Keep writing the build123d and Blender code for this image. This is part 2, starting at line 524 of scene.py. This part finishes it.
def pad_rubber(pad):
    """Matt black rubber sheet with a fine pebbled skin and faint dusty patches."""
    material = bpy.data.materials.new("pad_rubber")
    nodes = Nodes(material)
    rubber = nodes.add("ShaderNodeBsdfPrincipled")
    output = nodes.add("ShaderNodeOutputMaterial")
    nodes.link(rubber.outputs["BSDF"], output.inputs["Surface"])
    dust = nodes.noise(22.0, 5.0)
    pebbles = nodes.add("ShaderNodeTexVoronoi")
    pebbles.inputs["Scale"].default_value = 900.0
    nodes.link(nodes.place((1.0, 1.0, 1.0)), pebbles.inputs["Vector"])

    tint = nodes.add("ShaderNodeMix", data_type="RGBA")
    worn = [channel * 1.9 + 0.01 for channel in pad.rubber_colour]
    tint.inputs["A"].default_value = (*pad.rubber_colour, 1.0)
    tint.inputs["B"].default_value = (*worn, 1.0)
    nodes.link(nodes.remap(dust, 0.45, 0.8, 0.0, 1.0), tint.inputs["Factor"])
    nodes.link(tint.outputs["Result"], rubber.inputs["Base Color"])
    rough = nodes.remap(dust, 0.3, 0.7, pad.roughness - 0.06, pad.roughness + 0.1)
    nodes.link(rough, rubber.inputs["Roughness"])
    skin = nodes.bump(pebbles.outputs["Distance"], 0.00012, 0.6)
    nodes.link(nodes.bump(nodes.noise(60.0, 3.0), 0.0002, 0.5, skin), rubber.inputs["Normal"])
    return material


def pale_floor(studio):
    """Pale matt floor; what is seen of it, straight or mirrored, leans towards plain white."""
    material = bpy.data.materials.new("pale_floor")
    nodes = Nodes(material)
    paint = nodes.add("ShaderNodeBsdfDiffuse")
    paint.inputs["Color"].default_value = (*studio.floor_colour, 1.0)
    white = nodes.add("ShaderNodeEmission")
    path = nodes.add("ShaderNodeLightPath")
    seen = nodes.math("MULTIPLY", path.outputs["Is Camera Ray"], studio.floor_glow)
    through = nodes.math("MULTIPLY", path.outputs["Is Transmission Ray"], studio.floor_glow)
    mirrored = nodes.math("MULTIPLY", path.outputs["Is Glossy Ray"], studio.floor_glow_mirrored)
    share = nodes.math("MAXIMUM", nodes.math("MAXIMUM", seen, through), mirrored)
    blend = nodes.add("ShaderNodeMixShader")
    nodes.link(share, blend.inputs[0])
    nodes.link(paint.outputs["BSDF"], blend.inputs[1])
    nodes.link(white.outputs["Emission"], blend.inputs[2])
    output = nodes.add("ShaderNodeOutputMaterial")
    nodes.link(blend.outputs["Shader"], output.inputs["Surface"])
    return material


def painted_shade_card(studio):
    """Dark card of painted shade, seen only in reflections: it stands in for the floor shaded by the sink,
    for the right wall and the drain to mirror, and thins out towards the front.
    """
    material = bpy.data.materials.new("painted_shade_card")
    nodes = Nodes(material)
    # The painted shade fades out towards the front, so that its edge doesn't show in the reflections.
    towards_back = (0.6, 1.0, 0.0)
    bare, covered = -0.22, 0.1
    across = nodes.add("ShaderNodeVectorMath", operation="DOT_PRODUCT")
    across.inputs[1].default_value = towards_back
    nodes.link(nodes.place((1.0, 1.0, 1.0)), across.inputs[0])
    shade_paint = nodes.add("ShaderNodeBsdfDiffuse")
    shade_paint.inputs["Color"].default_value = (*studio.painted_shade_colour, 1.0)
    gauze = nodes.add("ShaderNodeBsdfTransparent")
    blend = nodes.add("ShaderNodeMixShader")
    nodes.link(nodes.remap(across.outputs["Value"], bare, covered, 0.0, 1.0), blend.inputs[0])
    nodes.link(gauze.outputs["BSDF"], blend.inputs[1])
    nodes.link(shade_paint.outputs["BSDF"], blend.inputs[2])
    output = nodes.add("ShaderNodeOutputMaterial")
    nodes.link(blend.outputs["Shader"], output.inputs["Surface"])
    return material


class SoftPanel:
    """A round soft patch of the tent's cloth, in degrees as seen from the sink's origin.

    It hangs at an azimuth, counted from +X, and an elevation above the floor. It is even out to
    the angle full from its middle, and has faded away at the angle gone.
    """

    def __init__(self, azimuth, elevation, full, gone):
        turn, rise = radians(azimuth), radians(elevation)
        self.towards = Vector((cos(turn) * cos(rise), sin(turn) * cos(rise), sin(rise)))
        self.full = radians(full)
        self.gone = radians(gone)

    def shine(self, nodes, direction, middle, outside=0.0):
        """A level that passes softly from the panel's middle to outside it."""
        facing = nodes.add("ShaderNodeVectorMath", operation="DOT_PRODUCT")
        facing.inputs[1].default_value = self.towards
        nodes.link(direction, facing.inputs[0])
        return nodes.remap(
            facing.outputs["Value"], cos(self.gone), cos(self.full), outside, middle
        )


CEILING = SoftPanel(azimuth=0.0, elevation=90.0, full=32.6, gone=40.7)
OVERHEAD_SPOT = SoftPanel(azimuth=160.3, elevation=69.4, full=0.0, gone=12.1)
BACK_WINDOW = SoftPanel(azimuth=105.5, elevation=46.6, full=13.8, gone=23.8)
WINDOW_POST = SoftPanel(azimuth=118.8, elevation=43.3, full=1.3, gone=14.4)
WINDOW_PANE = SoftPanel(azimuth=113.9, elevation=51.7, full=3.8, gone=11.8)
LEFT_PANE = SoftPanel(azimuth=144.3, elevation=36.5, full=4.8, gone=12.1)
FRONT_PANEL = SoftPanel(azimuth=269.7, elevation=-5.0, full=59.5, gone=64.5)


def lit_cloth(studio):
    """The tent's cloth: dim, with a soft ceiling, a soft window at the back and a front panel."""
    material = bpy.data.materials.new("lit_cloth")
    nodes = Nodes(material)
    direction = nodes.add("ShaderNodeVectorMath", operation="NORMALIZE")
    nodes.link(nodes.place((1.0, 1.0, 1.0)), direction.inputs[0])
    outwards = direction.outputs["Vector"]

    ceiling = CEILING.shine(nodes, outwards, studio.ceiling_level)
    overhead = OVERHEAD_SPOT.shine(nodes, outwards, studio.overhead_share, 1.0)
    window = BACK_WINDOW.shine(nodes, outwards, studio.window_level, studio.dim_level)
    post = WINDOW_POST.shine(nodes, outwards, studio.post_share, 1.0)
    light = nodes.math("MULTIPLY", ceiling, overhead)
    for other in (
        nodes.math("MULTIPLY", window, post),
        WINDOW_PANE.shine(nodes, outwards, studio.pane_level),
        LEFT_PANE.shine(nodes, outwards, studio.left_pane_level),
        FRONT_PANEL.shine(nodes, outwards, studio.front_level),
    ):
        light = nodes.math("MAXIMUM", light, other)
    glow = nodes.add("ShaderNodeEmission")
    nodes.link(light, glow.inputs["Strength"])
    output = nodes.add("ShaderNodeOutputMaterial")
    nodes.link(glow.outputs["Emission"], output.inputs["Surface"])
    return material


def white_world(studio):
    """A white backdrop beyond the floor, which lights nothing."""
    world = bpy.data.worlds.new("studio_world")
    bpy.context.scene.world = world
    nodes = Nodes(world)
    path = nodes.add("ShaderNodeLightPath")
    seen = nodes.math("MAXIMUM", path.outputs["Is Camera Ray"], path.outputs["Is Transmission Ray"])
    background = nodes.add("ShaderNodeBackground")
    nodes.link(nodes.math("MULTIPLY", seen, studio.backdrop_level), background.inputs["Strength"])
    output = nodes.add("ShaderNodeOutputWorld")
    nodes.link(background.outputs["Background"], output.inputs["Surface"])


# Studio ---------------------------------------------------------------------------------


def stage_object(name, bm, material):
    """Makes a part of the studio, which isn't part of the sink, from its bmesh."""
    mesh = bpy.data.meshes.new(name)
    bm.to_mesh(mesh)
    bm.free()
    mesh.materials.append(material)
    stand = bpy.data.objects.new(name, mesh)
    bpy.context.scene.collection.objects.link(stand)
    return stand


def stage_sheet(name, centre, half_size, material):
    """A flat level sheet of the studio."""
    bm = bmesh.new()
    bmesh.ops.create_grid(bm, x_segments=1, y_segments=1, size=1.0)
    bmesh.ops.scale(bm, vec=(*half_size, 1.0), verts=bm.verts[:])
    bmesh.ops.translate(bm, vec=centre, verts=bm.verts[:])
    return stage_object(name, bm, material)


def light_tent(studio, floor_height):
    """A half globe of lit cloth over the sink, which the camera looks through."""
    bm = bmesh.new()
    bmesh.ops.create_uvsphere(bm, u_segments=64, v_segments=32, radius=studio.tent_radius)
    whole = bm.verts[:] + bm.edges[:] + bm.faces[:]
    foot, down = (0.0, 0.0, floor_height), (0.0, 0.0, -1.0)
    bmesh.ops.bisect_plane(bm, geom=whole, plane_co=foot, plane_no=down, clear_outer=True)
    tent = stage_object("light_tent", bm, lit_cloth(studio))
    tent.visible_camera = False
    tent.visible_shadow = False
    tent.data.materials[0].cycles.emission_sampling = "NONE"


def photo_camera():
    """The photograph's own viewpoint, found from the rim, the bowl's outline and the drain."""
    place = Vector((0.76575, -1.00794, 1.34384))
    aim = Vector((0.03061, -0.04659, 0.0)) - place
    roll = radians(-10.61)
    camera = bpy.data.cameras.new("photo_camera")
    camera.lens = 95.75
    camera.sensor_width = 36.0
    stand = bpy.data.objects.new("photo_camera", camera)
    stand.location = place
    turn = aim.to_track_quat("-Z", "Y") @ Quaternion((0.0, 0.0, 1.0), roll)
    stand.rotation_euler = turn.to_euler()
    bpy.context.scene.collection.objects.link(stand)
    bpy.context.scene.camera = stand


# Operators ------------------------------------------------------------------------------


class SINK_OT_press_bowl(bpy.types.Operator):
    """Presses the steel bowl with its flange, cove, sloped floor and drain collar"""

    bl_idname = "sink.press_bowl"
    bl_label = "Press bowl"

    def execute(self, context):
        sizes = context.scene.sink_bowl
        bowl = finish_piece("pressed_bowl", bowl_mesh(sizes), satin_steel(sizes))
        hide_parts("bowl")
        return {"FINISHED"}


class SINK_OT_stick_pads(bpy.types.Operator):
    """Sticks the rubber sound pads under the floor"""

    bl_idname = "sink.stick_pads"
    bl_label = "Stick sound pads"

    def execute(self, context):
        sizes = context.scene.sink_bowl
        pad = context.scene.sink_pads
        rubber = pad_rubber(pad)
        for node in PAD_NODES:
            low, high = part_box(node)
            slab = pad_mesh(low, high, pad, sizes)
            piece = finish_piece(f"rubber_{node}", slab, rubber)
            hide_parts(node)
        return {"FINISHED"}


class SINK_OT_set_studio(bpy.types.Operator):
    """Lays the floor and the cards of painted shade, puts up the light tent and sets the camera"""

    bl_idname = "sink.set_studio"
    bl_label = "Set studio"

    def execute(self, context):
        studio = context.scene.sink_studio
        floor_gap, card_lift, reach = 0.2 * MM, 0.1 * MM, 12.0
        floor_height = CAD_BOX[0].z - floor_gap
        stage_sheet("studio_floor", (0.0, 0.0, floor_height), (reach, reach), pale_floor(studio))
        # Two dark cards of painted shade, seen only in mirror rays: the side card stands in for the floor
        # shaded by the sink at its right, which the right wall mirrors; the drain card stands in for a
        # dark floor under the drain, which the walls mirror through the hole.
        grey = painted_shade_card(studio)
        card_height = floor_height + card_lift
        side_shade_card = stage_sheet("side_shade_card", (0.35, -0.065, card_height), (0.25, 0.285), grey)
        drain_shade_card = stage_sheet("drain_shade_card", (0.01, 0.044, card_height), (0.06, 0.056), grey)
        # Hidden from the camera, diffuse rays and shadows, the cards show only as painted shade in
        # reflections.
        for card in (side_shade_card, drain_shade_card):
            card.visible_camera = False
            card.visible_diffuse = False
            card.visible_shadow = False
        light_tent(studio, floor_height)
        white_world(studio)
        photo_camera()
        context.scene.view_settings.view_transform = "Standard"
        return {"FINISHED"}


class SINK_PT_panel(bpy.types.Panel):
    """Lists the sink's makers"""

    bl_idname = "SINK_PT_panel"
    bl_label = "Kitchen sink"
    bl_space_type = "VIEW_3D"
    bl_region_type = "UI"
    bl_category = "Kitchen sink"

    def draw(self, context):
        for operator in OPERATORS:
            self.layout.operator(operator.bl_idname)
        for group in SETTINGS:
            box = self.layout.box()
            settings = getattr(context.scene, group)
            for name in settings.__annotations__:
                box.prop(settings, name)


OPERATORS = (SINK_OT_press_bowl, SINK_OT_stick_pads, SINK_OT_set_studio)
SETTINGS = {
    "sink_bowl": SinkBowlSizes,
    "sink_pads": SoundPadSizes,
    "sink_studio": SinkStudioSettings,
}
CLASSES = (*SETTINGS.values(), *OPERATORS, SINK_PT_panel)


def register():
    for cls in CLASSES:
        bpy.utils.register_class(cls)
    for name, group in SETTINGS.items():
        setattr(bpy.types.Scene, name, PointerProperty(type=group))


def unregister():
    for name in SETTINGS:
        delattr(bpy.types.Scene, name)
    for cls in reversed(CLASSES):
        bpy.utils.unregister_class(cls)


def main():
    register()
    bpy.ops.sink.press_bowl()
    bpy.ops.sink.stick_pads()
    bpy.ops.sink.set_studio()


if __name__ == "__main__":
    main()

= = = = = = =

■ **Task objective**
Return the exact lines from the line with "hide_parts(node)" to the line with "box.prop(settings, name)", inclusive of both, with nothing added.

■ **Exercise solution**
            hide_parts(node)
        return {"FINISHED"}


class SINK_OT_set_studio(bpy.types.Operator):
    """Lays the floor and the cards of painted shade, puts up the light tent and sets the camera"""

    bl_idname = "sink.set_studio"
    bl_label = "Set studio"

    def execute(self, context):
        studio = context.scene.sink_studio
        floor_gap, card_lift, reach = 0.2 * MM, 0.1 * MM, 12.0
        floor_height = CAD_BOX[0].z - floor_gap
        stage_sheet("studio_floor", (0.0, 0.0, floor_height), (reach, reach), pale_floor(studio))
        # Two dark cards of painted shade, seen only in mirror rays: the side card stands in for the floor
        # shaded by the sink at its right, which the right wall mirrors; the drain card stands in for a
        # dark floor under the drain, which the walls mirror through the hole.
        grey = painted_shade_card(studio)
        card_height = floor_height + card_lift
        side_shade_card = stage_sheet("side_shade_card", (0.35, -0.065, card_height), (0.25, 0.285), grey)
        drain_shade_card = stage_sheet("drain_shade_card", (0.01, 0.044, card_height), (0.06, 0.056), grey)
        # Hidden from the camera, diffuse rays and shadows, the cards show only as painted shade in
        # reflections.
        for card in (side_shade_card, drain_shade_card):
            card.visible_camera = False
            card.visible_diffuse = False
            card.visible_shadow = False
        light_tent(studio, floor_height)
        white_world(studio)
        photo_camera()
        context.scene.view_settings.view_transform = "Standard"
        return {"FINISHED"}


class SINK_PT_panel(bpy.types.Panel):
    """Lists the sink's makers"""

    bl_idname = "SINK_PT_panel"
    bl_label = "Kitchen sink"
    bl_space_type = "VIEW_3D"
    bl_region_type = "UI"
    bl_category = "Kitchen sink"

    def draw(self, context):
        for operator in OPERATORS:
            self.layout.operator(operator.bl_idname)
        for group in SETTINGS:
            box = self.layout.box()
            settings = getattr(context.scene, group)
            for name in settings.__annotations__:
                box.prop(settings, name)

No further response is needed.